There is no greater confirmation of the truth that Latin bequeathes to us not simply sonorous but canorous words when you look at crescent/crescive. Seomthing that is crescent grows or increases in size. The verb, an inceptive, emphasizes the process of growth, and so it is almost as if you see the thing grow right before your eyes. Crescent hopes are hopes that grow. Shakespeare has it, in Antony and Clepatra, "My powers are Cressent, and my Auguring hope Sayes it will come to th' full." It is a great word to describe trends or tendencies, and thus I am surprised that it is not more prevalent in American English. "What makes LeBrun James such a wonder is that his basketball skills are crescive." I suppose something is crescent until it crests, and then decline follows. But, let's rediscover this beautiful word as we try to encourage others to plan for the future. Their futures are bright; their days are not crepuscular; their strength is crescent. I wish there were a verb "to cresce," but we will, at least at present, have to settle for "increase." But why? Let's say that her hopes cresced until they crested, and then they foundered. Or something like that.

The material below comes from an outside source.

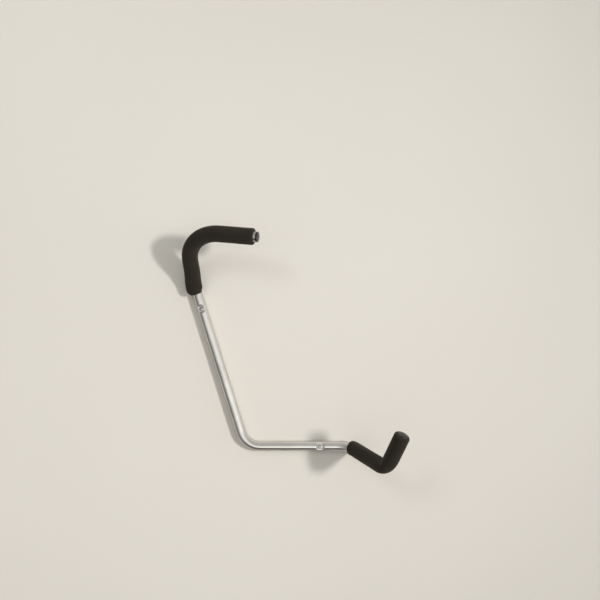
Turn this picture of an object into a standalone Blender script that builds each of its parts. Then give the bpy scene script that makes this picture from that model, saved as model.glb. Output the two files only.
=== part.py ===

A cresset is a an iron vessel or basket used for holding an illuminant (as oil) and mounted as a torch or suspended as a lantern. The unabridged has a small cool picture of one. A cretonne is a cotton or linen cloth, named after the place where they were first made, Creton in Normandy. A criticaster is an inferior or petty critic, and a cromlech is a circle of monoliths usually enclosing a dolmen, or mound. One web site refers to the cromlech at Stonehenge, where trilithons are placed in a circular pattern. The site points out that the stones "aren't cut aphazardly," though apparently the spelling on the web page is. Croquignole is a method for waving hair, something about which I have no primary or even secondary knowledge. A crore is 10,000,000 rupees. Can you just imagine bringing a pocketful of rupees and saying "crore me, man!"

My goodness, it would take all of India's population to count it out. Well, it probably is easier than that, but if the Gospel had arisen in India the picture of hell developed there might not be counting sands on the seashore but of rupees to make crores. Finally, a crossopterygian is a subclass of bony fish (appropriately known as Crossopterygii) that have paired fins and other features but, alas, are probably extinct. This won't keep the word mavens in Cheyenne from using the word, however. I actually am betting that the word will be used. It really is much easier to spell that it sounds. To paraphrase Casey Stengel, you just "sound it out."

One or Two More

Back to pure indulgence. I loved learning about cribriform. It has an easy definition: "pierced with small holes," like a sieve, but that is as far as the Collegiate wants to go. The unabridged points us to the Latin cribrum, or sieve, that stands behind it. So, cribral is "sieve-like." Cribration is the act of sifting something, cribrose is another word for perforated or cribriform. I love the quotation given by the OED for the (obsolete, since not attested more recently than the 17th century) verb cribrate. John Donne said, "I have cribrated, and re-cribrated, and post-cribrated the Sermon." I wonder what he might mean by the last word? Donne, apparently, had a liking for this word, as he could also say, "In the cribration and sifting of our consciences..." Because this word has such a visual simplicity to it, I am surprised that we have lost it. Indeed, it is a word that we need. We sift through things. We therefore cribrate. Indeed, often our sifting is part of a thinking process. We cribrate as we cerebrate. What could be better?

Let's close quickly with words in the unabridged but not in the Collegiate. A criobolium (to be distinguished from a taurobolium) was a ritual in the ancient cults of Cybele where blood from a ram, rather than a bull, dripped on the adherent who walked under the sacrifice. Something that is criant is gaudy and attracts attention. It "cries" for attention. I am surprised that the Collegiate didn't pick it up. Finally, to cretify means to make something into chalk, the Latin for chalk being creta. I think the word could easily be revived, possibly as an antonym to crescive. Hopes cresce. Why not have them also cretify? While you are thinking about that one, I will quit for the day.